*Set task:* Return, exactly as written, every line from the first line of the data below through the line that contains "# foot, +Z is".

*Data provided:*
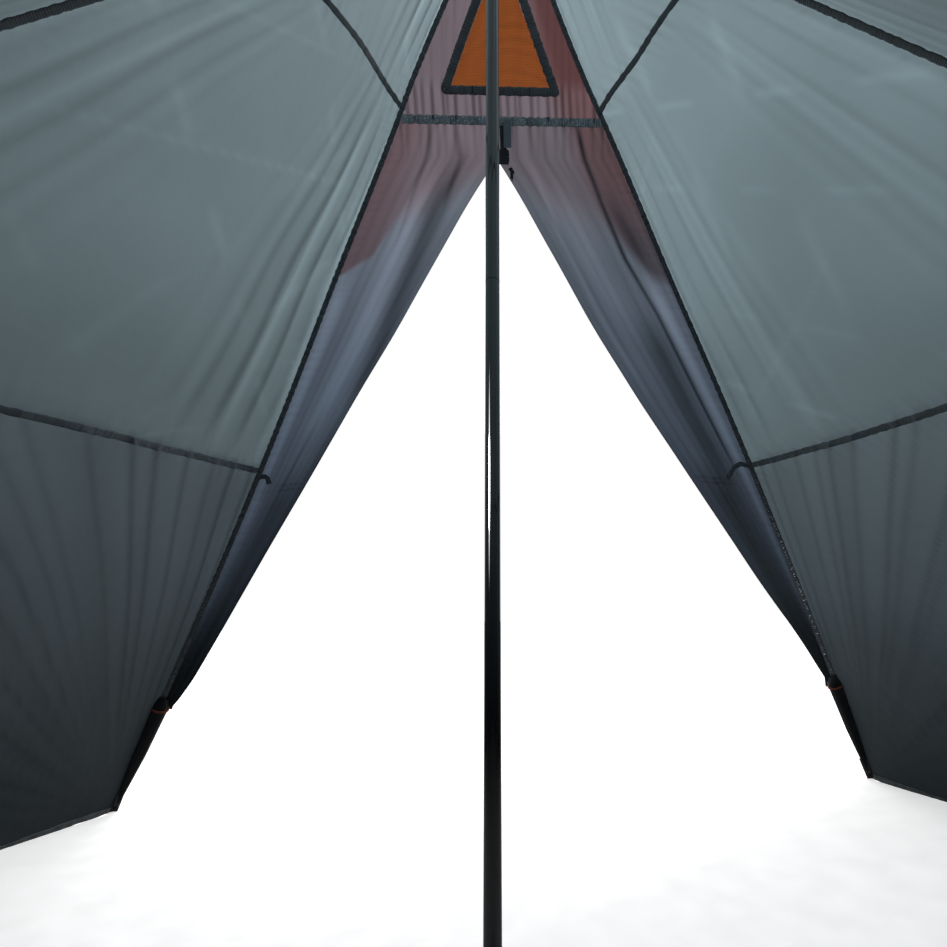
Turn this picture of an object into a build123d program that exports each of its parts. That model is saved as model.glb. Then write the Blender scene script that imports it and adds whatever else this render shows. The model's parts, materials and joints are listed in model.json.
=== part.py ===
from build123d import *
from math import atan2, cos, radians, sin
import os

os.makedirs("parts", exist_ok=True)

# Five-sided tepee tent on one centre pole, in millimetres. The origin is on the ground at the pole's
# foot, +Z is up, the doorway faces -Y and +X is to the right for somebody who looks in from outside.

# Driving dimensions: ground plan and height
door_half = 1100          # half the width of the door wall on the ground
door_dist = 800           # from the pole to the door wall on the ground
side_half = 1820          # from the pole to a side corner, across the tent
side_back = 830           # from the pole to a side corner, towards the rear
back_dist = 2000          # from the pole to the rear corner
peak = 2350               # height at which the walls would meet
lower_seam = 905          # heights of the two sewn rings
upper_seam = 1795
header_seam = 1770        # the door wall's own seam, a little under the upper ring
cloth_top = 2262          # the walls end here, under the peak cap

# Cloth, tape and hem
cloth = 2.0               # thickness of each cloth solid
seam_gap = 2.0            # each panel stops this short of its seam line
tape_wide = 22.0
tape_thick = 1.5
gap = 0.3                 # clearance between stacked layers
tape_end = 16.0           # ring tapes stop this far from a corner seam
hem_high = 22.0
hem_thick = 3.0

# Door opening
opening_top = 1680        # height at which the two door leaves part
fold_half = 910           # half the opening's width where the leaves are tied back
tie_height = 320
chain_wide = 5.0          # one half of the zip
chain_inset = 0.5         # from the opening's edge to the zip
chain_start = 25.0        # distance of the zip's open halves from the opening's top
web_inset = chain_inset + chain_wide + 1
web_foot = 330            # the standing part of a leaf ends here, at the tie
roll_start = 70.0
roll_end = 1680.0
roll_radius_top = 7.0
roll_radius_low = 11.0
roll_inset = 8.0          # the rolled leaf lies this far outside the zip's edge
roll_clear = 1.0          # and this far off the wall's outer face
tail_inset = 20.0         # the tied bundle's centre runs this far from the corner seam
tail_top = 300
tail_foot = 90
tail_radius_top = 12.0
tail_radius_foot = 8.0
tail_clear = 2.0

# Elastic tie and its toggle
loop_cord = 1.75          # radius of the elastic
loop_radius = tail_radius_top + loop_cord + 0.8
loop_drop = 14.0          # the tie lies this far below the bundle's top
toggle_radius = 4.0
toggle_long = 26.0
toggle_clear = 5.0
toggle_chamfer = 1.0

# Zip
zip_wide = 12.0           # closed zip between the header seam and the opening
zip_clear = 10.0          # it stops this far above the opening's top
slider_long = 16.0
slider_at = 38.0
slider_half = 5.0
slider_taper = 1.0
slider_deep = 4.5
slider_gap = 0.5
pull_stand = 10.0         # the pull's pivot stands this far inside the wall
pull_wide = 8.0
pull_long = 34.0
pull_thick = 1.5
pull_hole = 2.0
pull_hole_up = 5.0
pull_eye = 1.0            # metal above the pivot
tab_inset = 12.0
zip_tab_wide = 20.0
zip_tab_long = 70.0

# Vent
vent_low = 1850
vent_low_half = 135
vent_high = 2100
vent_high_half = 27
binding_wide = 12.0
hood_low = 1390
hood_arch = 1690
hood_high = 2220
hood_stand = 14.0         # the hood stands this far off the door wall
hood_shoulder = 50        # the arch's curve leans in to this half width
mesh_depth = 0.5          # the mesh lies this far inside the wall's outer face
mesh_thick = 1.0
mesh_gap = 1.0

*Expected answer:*
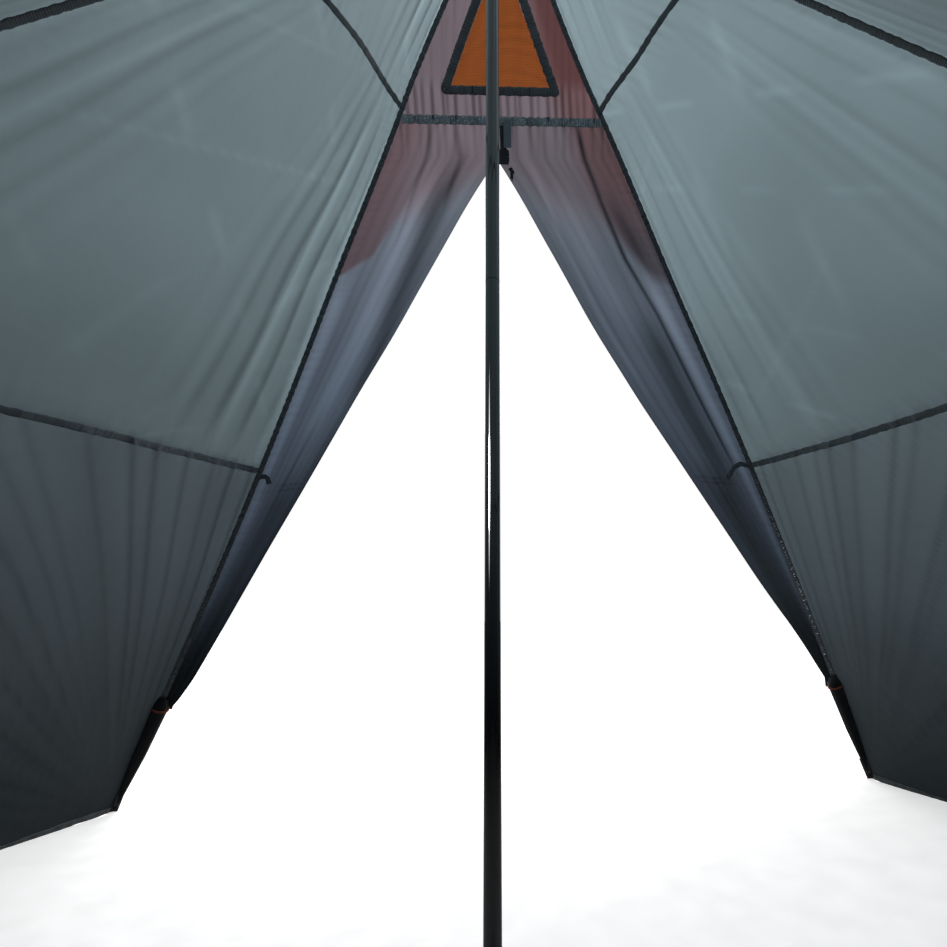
Turn this picture of an object into a build123d program that exports each of its parts. That model is saved as model.glb. Then write the Blender scene script that imports it and adds whatever else this render shows. The model's parts, materials and joints are listed in model.json.
=== part.py ===
from build123d import *
from math import atan2, cos, radians, sin
import os

os.makedirs("parts", exist_ok=True)

# Five-sided tepee tent on one centre pole, in millimetres. The origin is on the ground at the pole's
# foot, +Z is up, the doorway faces -Y and +X is to the right for somebody who looks in from outside.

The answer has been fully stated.